A lot of people look at programs like the CHNEP and don’t know where the money goes, so we encourage you to visit our website to see where we physically put our resources, to get seagrasses back and improve water quality and water habitat and fisheries that have a direct effect on our economy and quality of life. We work with private businesses and citizens and scientists to stretch every dollar as far as we can, and for us that is very far! For every dollar entrusted to the CHNEP, we get $35 worth of restoration, so this is a demonstration of how we have done to achieve better results!

Q5: What is the biggest environmental issue facing Southwest Florida today?

I do feel strongly that our water resource is fundamental to our economy and our environment and to our wildlife and our citizens, so if we cannot adequately protect that, there is a negative effect on everything else. Recent science shows that we have a lot of serious water quality challenges in Southwest Florida, and with our increasing population these can easily become more widespread, as a declining resource, so we must protect our investment; we must turn the tide, if you will.

A corresponding threat is the potential loss of funding and federal government support for this public resource. We work closely with area non-profits to stretch our dollars, but we cannot assume all responsibilities that government programs provide to protect and restore our water and that is our huge fear! Everything depends on funding, so if this is cut or eliminated, we face a double or triple whammy with so many water initiatives under pressure, with not enough resources so keep everything going. We need to increase and not decrease funding if we expect our water to improve.

Q6: What the greatest thing about the CHNEP?

The consensus we can build, based on the best scientific evidence available, and our ability to use this to foster agreement and support between diverse partners such as governments, community leaders and scientists, to all come together, to work together, and to pool our resources to protect our water, our most crucial resource! If not for the CHNEP, people and organizations would work independently and not as efficiently, and might miss out on a lot of opportunities, so we are the outlet to collaborate and consensus-build across the entire region, to coordinate efforts and share resources and knowledge, to make information easy and fast.

I really believe that if we work together, if we formulate legislative priorities and advances together, we can bring more resources back to our region, to budget more accomplishments, and this is our vision. Our Comprehensive Management Plan was not put together by our staff, but through our management conference, with technicians and citizens, community groups and governments, scientists and elected officials, and many other leaders. This is really something when you get so many different people and perspectives to build together a common vision and common priorities, that carry more weight to move forward than we all can do individually.

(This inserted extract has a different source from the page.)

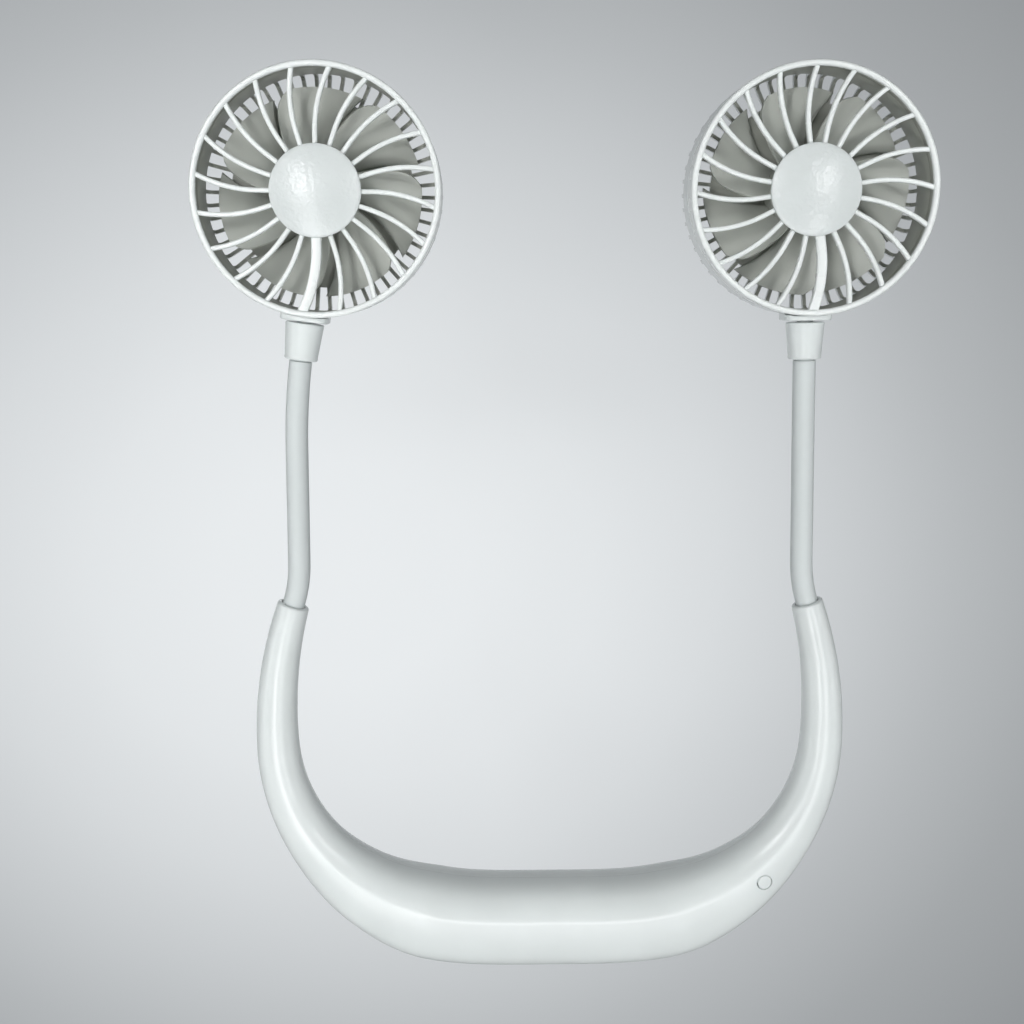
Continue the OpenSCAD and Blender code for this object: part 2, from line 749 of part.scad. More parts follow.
module sleeve(side) {
    places = concat([-sleeve_seat], [for (i = [0:sleeve_low_steps]) low_bend * i / sleeve_low_steps],
        [for (i = [0:sleeve_top_steps]) bend_end + top_bend * i / sleeve_top_steps],
        [stem_len + collar_seat]);
    rings = [for (s = places) stem_place(side, s)];
    color("whitesmoke") bored_skin(
        [for (p = rings) ring([p.x, p.y, stem_z], p.z + 90, sleeve_r, sleeve_sides)],
        [for (p = rings) ring([p.x, p.y, stem_z], p.z + 90, sleeve_bore_r, sleeve_sides)]);
}

module collar(side) {
    lid_r = spigot_r + running_gap;
    lid_y = collar_len - lid_t;
    color("whitesmoke") at_stem(side, stem_len) rotate([-90, 0, 0]) rotate_extrude() polygon([
        [collar_bore_r, 0], [collar_r - collar_round, 0], [collar_r, collar_round],
        [collar_top_r, collar_len - collar_round], [collar_top_r - collar_round, collar_len],
        [lid_r, collar_len], [lid_r, lid_y], [collar_bore_r, lid_y]]);
}

module collar_ferrule(side) {
    color("silver") at_stem(side, stem_len) difference() {
        union() {
            bar(collar_seat + fit_gap, ferrule_top, collar_bore_r - press_gap);
            bar(collar_seat - neck_len, ferrule_top, neck_r);
        }
        bar(-over, ferrule_top - fit_gap, core_r + press_gap);
    }
}

module swivel_clip(side) {
    color("silver") at_stem(side, stem_len) translate([0, clip_y, 0]) rotate([-90, 0, 0]) difference() {
        cylinder(r = clip_r, h = clip_t);
        translate([0, 0, -over]) cylinder(r = groove_r + press_gap, h = clip_t + 2 * over);
        translate([0, -clip_slit / 2, -over]) cube([clip_r + over, clip_slit, clip_t + 2 * over]);
    }
}

// Wedges of the air slots, with bars of even width between them
module slot_wedges() {
    turn = 360 / slot_count;
    apex = bar_w / 2 / sin(turn / 2);
    slot_out = head_r + over;
    for (i = [0:slot_count - 1]) rotate(turn * (i + 1 / 2))
        polygon([[slot_in, (slot_in - apex) * tan(turn / 2)],
            [slot_out, (slot_out - apex) * tan(turn / 2)],
            [slot_out, (apex - slot_out) * tan(turn / 2)],
            [slot_in, (apex - slot_in) * tan(turn / 2)]]);
}

module rear_cover(side) {
    tongue_r = rim_in_r - fit_gap;
    color("whitesmoke") at_head(side) difference() {
        union() {
            difference() {
                rotate_extrude() difference() {
                    pot_profile(head_r, split_z, cover_round);
                    translate([0, cover_floor]) pot_profile(cover_in_r, split_z, cover_round_in);
                }
                translate([0, 0, -over]) linear_extrude(slot_h + over) slot_wedges();
                translate([0, 0, -over]) cylinder(r = recess_r, h = back_recess + over);
            }
            translate([0, 0, split_z - tongue_root]) difference() {
                cylinder(r = tongue_r, h = tongue_root + tongue_h);
                translate([0, 0, -over])
                    cylinder(r = tongue_r - tongue_t, h = tongue_root + tongue_h + 2 * over);
            }
            difference() {
                translate([0, -head_r - foot_t, stem_z]) rotate([-90, 0, 0])
                    linear_extrude(foot_t + head_r - cover_in_r + foot_root)
                    round_rect(2 * foot_r, foot_h, foot_corner);
                translate([0, 0, -over]) cylinder(r = cover_in_r, h = head_depth + over);
                translate([0, 0, split_z]) cylinder(r = head_r + seam_gap, h = head_depth);
            }
            translate([0, 0, stem_z]) difference() {
                bar(spigot_y - head_reach, -head_r - foot_t + over, spigot_r);
                translate([0, clip_y - fit_gap - head_reach, 0]) rotate([-90, 0, 0]) difference() {
                    cylinder(r = spigot_r + over, h = clip_t + fit_gap);
                    translate([0, 0, -over]) cylinder(r = groove_r, h = clip_t + fit_gap + 2 * over);
                }
            }
        }
        translate([0, 0, stem_z]) bar(spigot_y - head_reach - over, -cover_in_r + foot_root + over,
            spigot_r - spigot_wall);
    }
}

// Turn of a rib's arc until it lies at radius r
function swirl_at(r) =
    let (a = 2 * swirl_in * swirl_r, b = 2 * swirl_r * swirl_r, c = r * r - swirl_in * swirl_in - b)
    atan2(b, a) + asin(c / sqrt(a * a + b * b));
rib_reach = swirl_at(head_r);
rib_turn = let (t = swirl_at(rim_in_r))
    atan2(swirl_r * (1 - cos(t)), swirl_in + swirl_r * sin(t));

// Rib: straight out of the hub, a hair smaller than the arc that it runs into
module rib(w) {
    translate([0, rib_step - w / 2, rib_step])
        cube([swirl_in + rib_lap, w - 2 * rib_step, rib_t - 2 * rib_step]);
    translate([swirl_in, -swirl_r, 0]) rotate([0, 0, 90 - rib_reach]) rotate_extrude(angle = rib_reach)
        translate([swirl_r - w / 2, 0]) square([w, rib_t]);
}

module front_grille(side) {
    color("whitesmoke") at_head(side) difference() {
        union() {
            rotate_extrude() {
                translate([rim_in_r, split_z]) square([rim_wall, bezel_h - rim_wall / 2]);
                translate([head_r - rim_wall / 2, head_depth - rim_wall / 2]) circle(rim_wall / 2);
            }
            translate([0, 0, rib_z]) intersection() {
                union() for (i = [0:rib_count - 1])
                    rotate([0, 0, rib_turn - 90 + 360 * i / rib_count]) rib(i == 0 ? wide_rib_w : rib_w);
                cylinder(r = head_r - rim_wall / 2, h = rib_t);
            }
            translate([0, 0, rib_z]) cylinder(r = hub_plate_r, h = rib_t);
            translate([0, 0, rib_z - cup_depth]) cylinder(r = cup_out_r, h = cup_depth + rib_t / 2);
        }
        translate([0, 0, rib_z - cup_depth - over]) cylinder(r = motor_r + fit_gap, h = cup_depth + over);
        translate([0, 0, rib_top - cap_peg_h]) cylinder(r = cap_peg_r + fit_gap, h = cap_peg_h + over);
    }
}

module hub_cap(side) {
    dome_r = (cap_r * cap_r + cap_rise * cap_rise) / (2 * cap_rise);
    color("whitesmoke") at_head(side) translate([0, 0, cap_z]) {
        cylinder(r = cap_r, h = cap_edge);
        intersection() {
            translate([0, 0, cap_edge + cap_rise - dome_r]) sphere(dome_r, $fn = dome_facets);
            cylinder(r = cap_r, h = cap_edge + cap_rise + over);
        }
        translate([0, 0, fit_gap - cap_peg_h]) cylinder(r = cap_peg_r, h = cap_peg_h);
    }
}

module motor_can(side) {
    color("silver") at_head(side) difference() {
        translate([0, 0, motor_z]) cylinder(r = motor_r, h = motor_h);
        translate([0, 0, motor_z - over]) cylinder(r = bush_r + press_gap, h = bush_seat + over);
        translate([0, 0, motor_z]) cylinder(r = shaft_r + fit_gap, h = motor_h - shaft_top_gap + fit_gap);
    }
}

module motor_bush(side) {
    color("darkgoldenrod") at_head(side) translate([0, 0, bush_z]) difference() {
        cylinder(r = bush_r, h = bush_stick + bush_seat);
        translate([0, 0, -over]) cylinder(r = shaft_r + running_gap, h = bush_stick + bush_seat + 2 * over);
    }
}

module motor_shaft(side) {
    color("silver") at_head(side) translate([0, 0, fan_z + hub_plate / 2])
        cylinder(r = shaft_r, h = motor_top - shaft_top_gap - fan_z - hub_plate / 2);
}

// Blade: a low edge that leads clockwise, and a high edge behind it
module blade() {
    reach = fan_tip_r - fan_hub_r + blade_root;
    span = 360 / blade_count * blade_fill_share;
    q_steps = [for (j = [0:blade_steps]) j / blade_steps];
    skin([for (i = [0:len(blade_reach_shares) - 1])
        let (r = fan_hub_r - blade_root + reach * blade_reach_shares[i],
            edge = [for (t = q_steps) let (q = t * (1 - blade_trim_shares[i]),
                a = q * span - blade_sweep * blade_reach_shares[i],
                z = blade_z + (blade_h - blade_t) * (q + camber_share * 4 * q * (1 - q)))
                [r * cos(a), r * sin(a), z]])
        concat(edge, [for (j = [blade_steps:-1:0]) edge[j] + [0, 0, blade_t]])], strips = true);
}

module impeller(side) {
    color("darkseagreen") at_head(side) difference() {
        union() {
            translate([0, 0, fan_z]) difference() {
                cylinder(r = fan_hub_r, h = fan_top - fan_z);
                translate([0, 0, hub_plate]) cylinder(r = fan_hub_r - hub_wall, h = fan_top);
            }
            translate([0, 0, fan_z]) cylinder(r = shaft_r + boss_wall, h = bush_z - boss_gap - fan_z);
            for (i = [0:blade_count - 1])
                rotate([0, 0, blade_start + 360 * i / blade_count]) blade();
        }
        translate([0, 0, fan_z + hub_plate / 2]) cylinder(r = shaft_r + press_gap, h = fan_top);
    }
}

band_front_shell();
band_rear_shell();
band_screws();
battery_cell();
circuit_board();
tact_switch();
usb_socket();
battery_leads();
motor_leads();
power_button();
stem_ferrule(left);  // stem_ferrule_left
core_stub(left);  // core_stub_left
core_link(left, 0);  // core_link_1_left
core_link(left, 1);  // core_link_2_left
core_link_3(left);  // core_link_3_left
sleeve(left);  // sleeve_left
collar(left);  // collar_left
collar_ferrule(left);  // collar_ferrule_left
swivel_clip(left);  // swivel_clip_left
rear_cover(left);  // rear_cover_left
front_grille(left);  // front_grille_left
hub_cap(left);  // hub_cap_left
motor_can(left);  // motor_can_left
motor_bush(left);  // motor_bush_left
motor_shaft(left);  // motor_shaft_left
impeller(left);  // impeller_left
stem_ferrule(right);  // stem_ferrule_right
core_stub(right);  // core_stub_right
core_link(right, 0);  // core_link_1_right
core_link(right, 1);  // core_link_2_right
core_link_3(right);  // core_link_3_right
sleeve(right);  // sleeve_right
collar(right);  // collar_right
collar_ferrule(right);  // collar_ferrule_right
swivel_clip(right);  // swivel_clip_right
rear_cover(right);  // rear_cover_right
front_grille(right);  // front_grille_right
hub_cap(right);  // hub_cap_right
motor_can(right);  // motor_can_right
motor_bush(right);  // motor_bush_right
motor_shaft(right);  // motor_shaft_right
impeller(right);  // impeller_right
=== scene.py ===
"""Looks of the neck fan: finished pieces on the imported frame, materials, light and camera."""

import logging
import math
from abc import ABC, abstractmethod
from dataclasses import dataclass, field
from enum import Enum, IntEnum
from typing import Callable, Sequence

import bmesh
import bpy
from mathutils import Matrix, Vector


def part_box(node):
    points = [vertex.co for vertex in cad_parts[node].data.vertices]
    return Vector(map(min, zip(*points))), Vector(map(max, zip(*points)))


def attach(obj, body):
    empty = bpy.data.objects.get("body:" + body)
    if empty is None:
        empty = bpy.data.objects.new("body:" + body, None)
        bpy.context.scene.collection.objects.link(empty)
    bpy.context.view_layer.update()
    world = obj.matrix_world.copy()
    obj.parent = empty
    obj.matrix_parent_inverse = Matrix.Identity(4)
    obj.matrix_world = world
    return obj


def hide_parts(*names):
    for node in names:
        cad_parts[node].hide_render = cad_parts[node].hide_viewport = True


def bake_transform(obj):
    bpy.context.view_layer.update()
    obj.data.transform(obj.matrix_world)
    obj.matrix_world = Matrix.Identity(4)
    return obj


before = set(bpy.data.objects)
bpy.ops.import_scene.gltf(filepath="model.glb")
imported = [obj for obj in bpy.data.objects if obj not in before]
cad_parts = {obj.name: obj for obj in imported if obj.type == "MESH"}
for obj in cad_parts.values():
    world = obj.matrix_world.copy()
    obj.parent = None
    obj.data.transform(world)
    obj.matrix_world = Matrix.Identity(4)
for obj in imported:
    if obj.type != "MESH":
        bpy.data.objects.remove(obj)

LOG = logging.getLogger("neck_fan")
MM = 0.001

# Degrees over which an edge stays sharp, metres under which points and edges of a turned piece
# fall together, and the range in which most of a noise lies
SHARP = 35.0
WELD = 1e-7
SLIVER = 1e-8
NOISE_RANGE = (0.3, 0.7)

# Corner is x, y and radius. Station is x, y and heading in degrees
Point2 = tuple[float, float]
Point3 = tuple[float, float, float]
Corner = tuple[float, float, float]
Station = tuple[float, float, float]
Socket = bpy.types.NodeSocket


class Side(IntEnum):
    """Side of the fan, as the sign of X."""

    LEFT = -1
    RIGHT = 1

    @property
    def tag(self) -> str:
        """Ending of the names of this side's nodes and bodies."""
        return self.name.lower()


# Helpers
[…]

In fact, the CHNEP is now in the process of updating our plan this year, to address new challenges, such as sea level rise and the dangers posed by pollutants like micro-plastics in our region that are very dangerous and almost invisible in our water, that go right up the food chain into the human body. The bottom line now is we need to reassess all our objectives to make sure that what we do is in a forward-thinking manner. This is an exciting and challenging time, and it is more important than ever for the CHNEP to be here and engaged, to protect our water resources, and we hope we can continue to do that!